Prompt: Extract every line below, verbatim.

Dataset records:
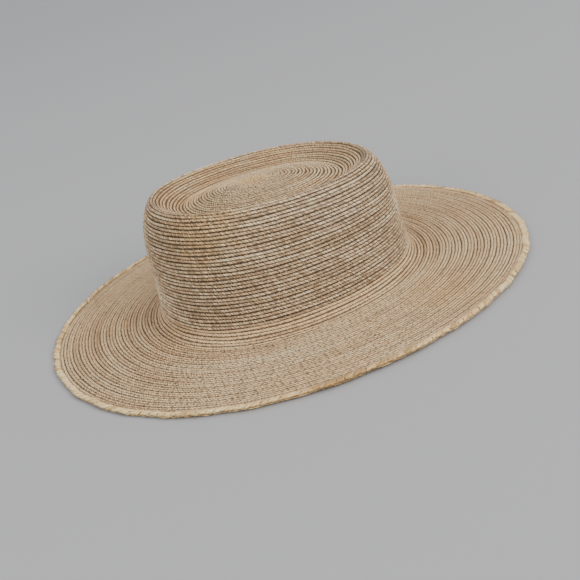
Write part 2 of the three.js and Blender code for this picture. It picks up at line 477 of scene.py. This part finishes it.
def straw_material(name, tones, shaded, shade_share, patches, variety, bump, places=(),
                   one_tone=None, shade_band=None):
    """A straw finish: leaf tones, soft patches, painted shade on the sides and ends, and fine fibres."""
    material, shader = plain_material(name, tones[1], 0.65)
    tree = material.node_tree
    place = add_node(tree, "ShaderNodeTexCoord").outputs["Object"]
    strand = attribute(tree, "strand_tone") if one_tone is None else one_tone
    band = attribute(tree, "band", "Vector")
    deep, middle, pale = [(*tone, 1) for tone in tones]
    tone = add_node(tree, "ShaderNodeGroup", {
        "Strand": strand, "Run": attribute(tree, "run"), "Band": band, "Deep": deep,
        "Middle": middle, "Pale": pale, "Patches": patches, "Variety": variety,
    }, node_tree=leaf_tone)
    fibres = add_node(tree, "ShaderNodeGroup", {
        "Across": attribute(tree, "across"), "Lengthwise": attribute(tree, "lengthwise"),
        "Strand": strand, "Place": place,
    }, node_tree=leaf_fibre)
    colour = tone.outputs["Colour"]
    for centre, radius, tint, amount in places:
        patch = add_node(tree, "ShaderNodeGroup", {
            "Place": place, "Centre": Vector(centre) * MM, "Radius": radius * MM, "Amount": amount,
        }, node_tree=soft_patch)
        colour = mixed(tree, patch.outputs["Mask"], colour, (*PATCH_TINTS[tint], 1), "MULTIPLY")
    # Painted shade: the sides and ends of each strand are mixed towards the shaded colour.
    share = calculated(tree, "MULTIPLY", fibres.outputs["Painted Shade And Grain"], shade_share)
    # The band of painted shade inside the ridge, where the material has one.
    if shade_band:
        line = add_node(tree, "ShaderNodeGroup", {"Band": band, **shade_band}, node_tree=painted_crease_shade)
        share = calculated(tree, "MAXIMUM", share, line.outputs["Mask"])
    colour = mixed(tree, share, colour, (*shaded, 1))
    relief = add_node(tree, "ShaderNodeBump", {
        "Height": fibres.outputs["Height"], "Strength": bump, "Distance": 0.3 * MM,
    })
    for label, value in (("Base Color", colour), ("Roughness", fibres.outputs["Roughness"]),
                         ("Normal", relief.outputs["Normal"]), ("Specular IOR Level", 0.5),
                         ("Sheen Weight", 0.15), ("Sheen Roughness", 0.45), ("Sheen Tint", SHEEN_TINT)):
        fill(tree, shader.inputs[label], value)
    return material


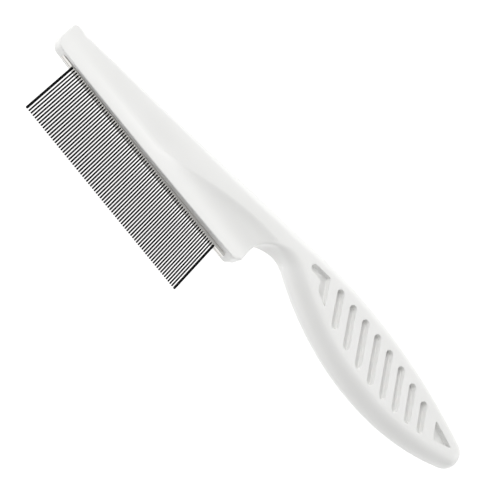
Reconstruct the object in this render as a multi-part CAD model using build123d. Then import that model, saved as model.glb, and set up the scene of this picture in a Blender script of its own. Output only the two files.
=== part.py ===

Answer for this exercise:
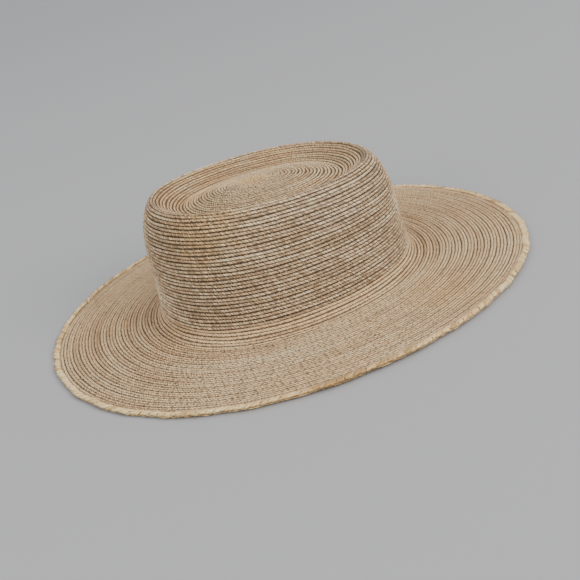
Write part 2 of the three.js and Blender code for this picture. It picks up at line 477 of scene.py. This part finishes it.
def straw_material(name, tones, shaded, shade_share, patches, variety, bump, places=(),
                   one_tone=None, shade_band=None):
    """A straw finish: leaf tones, soft patches, painted shade on the sides and ends, and fine fibres."""
    material, shader = plain_material(name, tones[1], 0.65)
    tree = material.node_tree
    place = add_node(tree, "ShaderNodeTexCoord").outputs["Object"]
    strand = attribute(tree, "strand_tone") if one_tone is None else one_tone
    band = attribute(tree, "band", "Vector")
    deep, middle, pale = [(*tone, 1) for tone in tones]
    tone = add_node(tree, "ShaderNodeGroup", {
        "Strand": strand, "Run": attribute(tree, "run"), "Band": band, "Deep": deep,
        "Middle": middle, "Pale": pale, "Patches": patches, "Variety": variety,
    }, node_tree=leaf_tone)
    fibres = add_node(tree, "ShaderNodeGroup", {
        "Across": attribute(tree, "across"), "Lengthwise": attribute(tree, "lengthwise"),
        "Strand": strand, "Place": place,
    }, node_tree=leaf_fibre)
    colour = tone.outputs["Colour"]
    for centre, radius, tint, amount in places:
        patch = add_node(tree, "ShaderNodeGroup", {
            "Place": place, "Centre": Vector(centre) * MM, "Radius": radius * MM, "Amount": amount,
        }, node_tree=soft_patch)
        colour = mixed(tree, patch.outputs["Mask"], colour, (*PATCH_TINTS[tint], 1), "MULTIPLY")
    # Painted shade: the sides and ends of each strand are mixed towards the shaded colour.
    share = calculated(tree, "MULTIPLY", fibres.outputs["Painted Shade And Grain"], shade_share)
    # The band of painted shade inside the ridge, where the material has one.
    if shade_band:
        line = add_node(tree, "ShaderNodeGroup", {"Band": band, **shade_band}, node_tree=painted_crease_shade)
        share = calculated(tree, "MAXIMUM", share, line.outputs["Mask"])
    colour = mixed(tree, share, colour, (*shaded, 1))
    relief = add_node(tree, "ShaderNodeBump", {
        "Height": fibres.outputs["Height"], "Strength": bump, "Distance": 0.3 * MM,
    })
    for label, value in (("Base Color", colour), ("Roughness", fibres.outputs["Roughness"]),
                         ("Normal", relief.outputs["Normal"]), ("Specular IOR Level", 0.5),
                         ("Sheen Weight", 0.15), ("Sheen Roughness", 0.45), ("Sheen Tint", SHEEN_TINT)):
        fill(tree, shader.inputs[label], value)
    return material


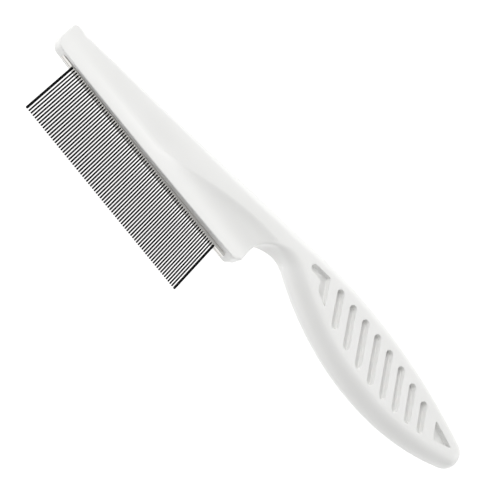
Reconstruct the object in this render as a multi-part CAD model using build123d. Then import that model, saved as model.glb, and set up the scene of this picture in a Blender script of its own. Output only the two files.
=== part.py ===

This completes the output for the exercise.